GREELEY'S COMET: Got shuffled back at the start in sprint prep return race off a six-month layoff. Prepped and ready for next time.
HOLY MOCACCHINO: Hawthorne invader got caught in a three-way battle for the lead and held on best for second to lose only to a perfect set-up deep closer. Don't overlook again.
LAWYER DAGGETT: Kentucky invader battled up on a fast pace and held on to just miss in second in-between a pair of closers that finished 1-3. Can win next in return from the three-month layoff.
MISTY JOURNEY: Got roughed up in the stretch when off the board off a six-month layoff. Needed the race and will improve next time in second off the layoff.
SARAH SIS: Unlucky loser of the American Beauty after getting caught in a speed duel and never getting a breather up front. Just god nipped and was clear of the third horse and can make amends.
SAY HEY KID: Got hooked in a seven-length-gap speed duel and still held on for third in a race that set-up for the favored closers. Looms a threat to shake loose up front.
SEATTLE TRAIN: Ran well upon arrival from Hawthorne despite breaking slowly when not handling the rail post position and chasing a loose lone speed winner. Just needs to get away from the rail draw.
TALK SHOW: Nearly won her sprint prep career debut race with a late rally and overcame some interference in the land to be second. Set to graduate, especially if stretched out.
TORRONTES: Was closing the gap late when cut-off and interfered with down inside in deep stretch. Worth another look with a clean trip.
W. B. SMUDGE: Outran 18-1 odds for third in the King Cotton despite a bad start, traffic on the turn, and then getting sandwiched in mid-stretch.

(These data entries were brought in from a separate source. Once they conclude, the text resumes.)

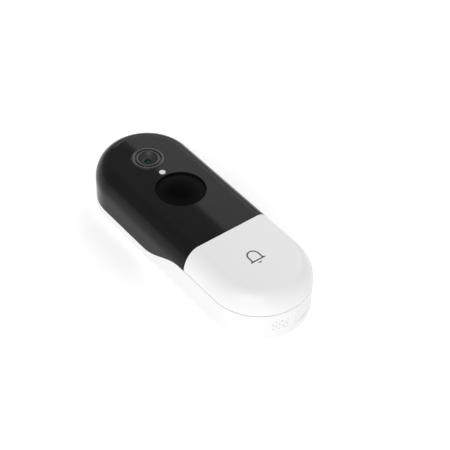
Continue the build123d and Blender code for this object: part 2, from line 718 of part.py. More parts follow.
# ================================================================ camera
with BuildPart() as camera_bezel:
    with BuildSketch(Plane.XZ.offset(-CAMERA_Y)):
        with BuildLine():
            Polyline(
                (LENS_RADIUS + BEZEL_LENS_GAP, CEILING - BEZEL_LIP_DROP),
                (BARREL_NOSE_RADIUS + 2 * BEZEL_LENS_GAP, CEILING - BEZEL_LIP_DROP),
                (BARREL_NOSE_RADIUS + 2 * BEZEL_LENS_GAP, BEZEL_BOTTOM),
                (BEZEL_FLANGE_RADIUS, BEZEL_BOTTOM),
                (BEZEL_FLANGE_RADIUS, CEILING),
                (BEZEL_RADIUS - FIT, CEILING),
                (BEZEL_RADIUS - FIT, DEPTH),
                (OUTER_BEAD_RADIUS + OUTER_BEAD_HALF_WIDTH, DEPTH),
            )
            ThreePointArc(
                (OUTER_BEAD_RADIUS + OUTER_BEAD_HALF_WIDTH, DEPTH),
                (OUTER_BEAD_RADIUS, DEPTH + BEAD_HEIGHT),
                (OUTER_BEAD_RADIUS - OUTER_BEAD_HALF_WIDTH, DEPTH),
            )
            Line(
                (OUTER_BEAD_RADIUS - OUTER_BEAD_HALF_WIDTH, DEPTH),
                (INNER_BEAD_RADIUS + INNER_BEAD_HALF_WIDTH, DEPTH),
            )
            ThreePointArc(
                (INNER_BEAD_RADIUS + INNER_BEAD_HALF_WIDTH, DEPTH),
                (INNER_BEAD_RADIUS, DEPTH + BEAD_HEIGHT),
                (CONE_RADIUS, DEPTH),
            )
            Polyline(
                (CONE_RADIUS, DEPTH),
                (LENS_RADIUS + BEZEL_LENS_GAP, DEPTH - CONE_DEPTH),
                (LENS_RADIUS + BEZEL_LENS_GAP, CEILING - BEZEL_LIP_DROP),
            )
        make_face()
    revolve(axis=CAMERA_AXIS)
save(camera_bezel, "camera_bezel")

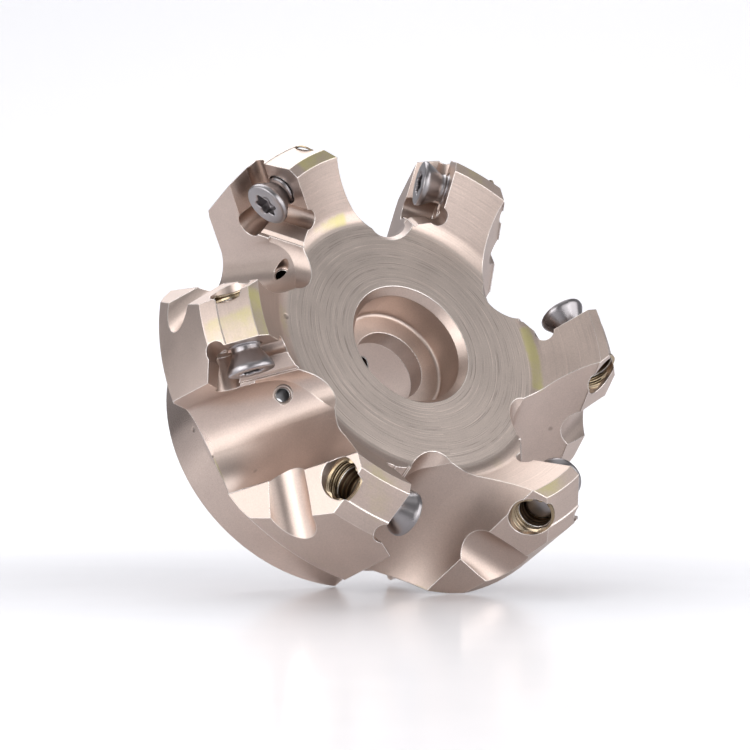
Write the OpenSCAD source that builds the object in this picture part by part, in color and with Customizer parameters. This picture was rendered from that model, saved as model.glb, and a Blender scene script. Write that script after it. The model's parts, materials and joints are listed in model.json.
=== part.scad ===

There are still two months remaining in the Oaklawn meet, so there's still plenty of time to get your slice of the dough. Keep track of these and your own horses to watch the rest of the way, and use these tips to help you cash some good tickets at Oaklawn. Make sure not to miss the upcoming Southwest Stakes, and of course Oaklawn's best week of racing at the Racing Festival of the South, including the Arkansas Derby. Best of luck, enjoy the meet!